An avid fisherman, Homer was among the first wave of American sportsmen and tourists to focus on exploring the fauna and flora of the Adirondacks. Over his four decades of visits, he primarily stayed at a remote clearing in the town of Minerva in Essex County along Mink Pond. The area was known as Baker’s clearing— after Reverend Thomas Baker, who built a log house for boarders around 1860. In 1886, a private hunting and fishing retreat called the North Woods Club would be founded there with both Homer and his brother Charles as charter members. Homer visited the Adirondacks twice in 1874, the same year he executed the present work. He spent May and June at Baker’s and then visited Keene Valley, about thirty miles to the north, in September and October before likely making a late-season return to Baker’s.

Fallen Tree with Minks was painted at Baker’s clearing in Minerva, depicting a toppled tree amidst a burnt forest tract along Mink Pond. David Tatham writes of the present work, along with the related figural watercolor Waiting for a Bite (1874, Addison Gallery of American Art, Phillips Academy, Andover, Massachusetts), “Homer placed two dark-coated mink near the fallen tree…perhaps to suggest that Mink Pond was well-named…There can be little doubt that he painted the two watercolors in open air at the site.” (Winslow Homer in the Adirondacks, Syracuse, New York, 2004, p. 53) Combining the striking burned-over horizon of the present work with the fishing boys in the second watercolor, Homer then developed his oil painting Waiting for a Bite (1874, Cummer Museum of Art & Gardens, Jacksonville, Florida), which he completed in his New York studio.
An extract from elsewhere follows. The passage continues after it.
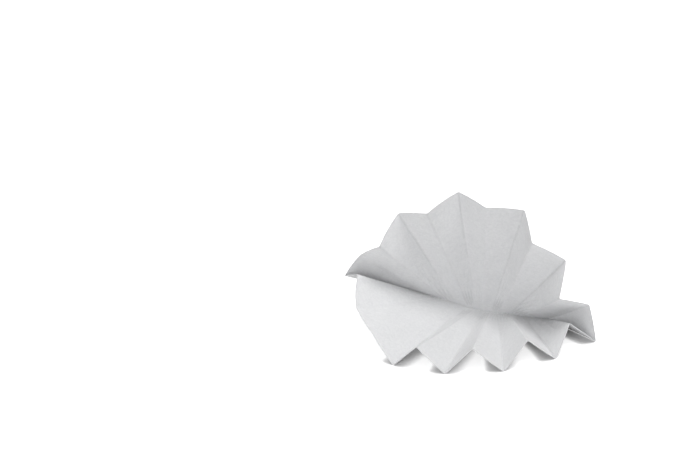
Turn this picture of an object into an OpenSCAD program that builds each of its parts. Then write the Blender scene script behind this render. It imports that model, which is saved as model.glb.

Homer also adapted the Waiting for a Bite composition as an engraving for Harper’s Weekly.

In the present work, Homer’s masterful play with light is evident in the rippling waters of the pond, which transform the stark vertical tree trunks into a rhythmic pattern of undulating reflections interrupted by horizontal dashes of grays and bright blues. The cooler tones of water and cloudy sky surround the band of warmer golden and orange ground, which draws the viewer’s eye to the center of the composition. While the trees themselves are long dead, the area nonetheless shows signs of the resilience of life, including visible cues like the birds in the sky and playful minks along the shore but also the teeming wildlife beneath the water’s surface—the primary draw of the area for fishermen like Homer.

A gem among his acclaimed Adirondacks watercolor oeuvre, Fallen Tree with Minks exemplifies Homer’s deeply personal and direct reaction to the natural landscape at his favorite leisure destination. Homer once proclaimed to a friend, "You will see, in the future I will live by my watercolors," and indeed, since their execution, the artist's watercolors have ranked among the greatest and most enduring achievements in American art. Helen Cooper writes, "Executed over a period of more than thirty years, between 1873 and 1905, these works are unsurpassed for their direct statement, luminosity, and economy of means…The liquid pigment called forth in him a private and poetic vision that otherwise found no place in his art." (as quoted in H. Cooper, Winslow Homer Watercolors, New Haven, 1986, p. 16).